BATH — Jamie Dorr was alarmed by the number of young people taking their own lives in the Mid-Coast area.

So she formed a group that would help troubled youth and the adults around them gain the resources and knowledge to prevent such tragedies from occurring.

Dorr, who is president of the Friends of the Bath Youth Meetinghouse & Skatepark, created the organization a year ago.

Its vision, as stated at “To be a suicide-free community comprised of invested, empathetic, and responsive members of all ages, demographics & backgrounds; a community that educates and brings awareness to mental health to reduce stigma and increase help-seeking; a community that works hand in hand to provide a safety net to those who are hurting, so they can find hope and healing.”

The alliance seeks to further that objective through a youth mental health training program, geared toward parents of teens and adults who work with teens. The class, to be held Monday, July 17, teaches people how to help teens experiencing mental health or addiction challenges, or are in the midst of a crisis.

The program takes place at the Bath Parks and Recreation Department, 4 Sheridan St., from 8:15 a.m.-5 p.m. Admission is free, although $5 is collected to pay for lunch. Registration is to be done in advance, at

Those with questions – or who cannot attend the July 17 session and want information on other class dates – can reach Dorr at [email protected] or 443-6856, or Elizabeth Munsey of Mid Coast Hospital at [email protected] or 373-6927.

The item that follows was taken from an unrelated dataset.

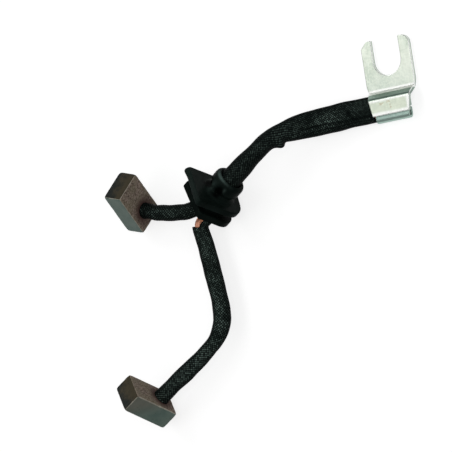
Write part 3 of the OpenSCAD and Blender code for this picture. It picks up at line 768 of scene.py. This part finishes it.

This sort of program has been held before in the Mid-Coast. Learning of it about a year ago, Dorr participated in a class at City Hall. Other classes have been held in schools in order to engage faculty.

The alliance’s approximately 30 member organizations include the Skatepark, Bath Parks and Recreation and the Bath Area Family YMCA, Regional School Unit 1 and School Administrative District 75, Sweetser, Mid Coast Hospital and Access Health, the Bath Police Department and the Sagadahoc Sheriff’s Department, and Patten Free Library.

“There’s a lot of partnering going together, trying to get people educated to be able to recognize the warning signs,” Dorr said in an interview July 5. “People like me, who don’t have the mental health background, but we do have a lot of connection with teens who may be experiencing a crisis at some point.”

That’s something Dorr has seen in her time with the Skatepark.

“Bath has lost young people to suicide, and really that is where I came from,” she explained. “Losing someone to suicide can be a very helpless sort of feeling, and I thought, ‘Gosh, why do we keep going through this as a community?'”

According to a tally of the past five years taken in February, there were nine suicides in Bath, of which one was a juvenile; five in Topsham, all adults; one adult in Richmond; and three adults and one juvenile in the rest of Sagadahoc County, Dorr said, noting that in many cases, the adults were only 18 or 19.

“A lot of the teens that we’ve lost had a connection with the Bath Youth Meetinghouse & Skatepark, and so I felt responsible for doing all that we could, making sure we’re doing all that we can, to address it and get in front of us,” she added. “So that’s where it began; it was really heartbreak.”

That prompted Dorr to reach out to area organizations to ask, “What are we missing?”

And now, each month she has new people sitting around the table offering their help. One idea born out of the group was to better educate the public to see warning signs in youths.

To “get people trained, as many people as possible, to know what to do,” Dorr said. “Because I think a lot of times surrounding suicide, people are afraid to talk about it.”

But the subject can be discussed in a safe way, she explained, noting “that’s what the youth mental health (program) is trying to do, is make sure people know what to look for, and then know how to respond in a healthy way to get people help.”

Melissa Fochesato, director of Community Health Promotion with Mid Coast Hospital, noted July 5 that the 2015 Maine Integrated Youth Health Survey showed that just 20.6 percent of Sagadahoc County youths who show signs of depression reported getting help from an adult.

“Our goal is to increase the number of adults who recognize when a youth may be feeling sad, helpless or anxious and feel comfortable connecting them to the help they may need,” Fochesato added.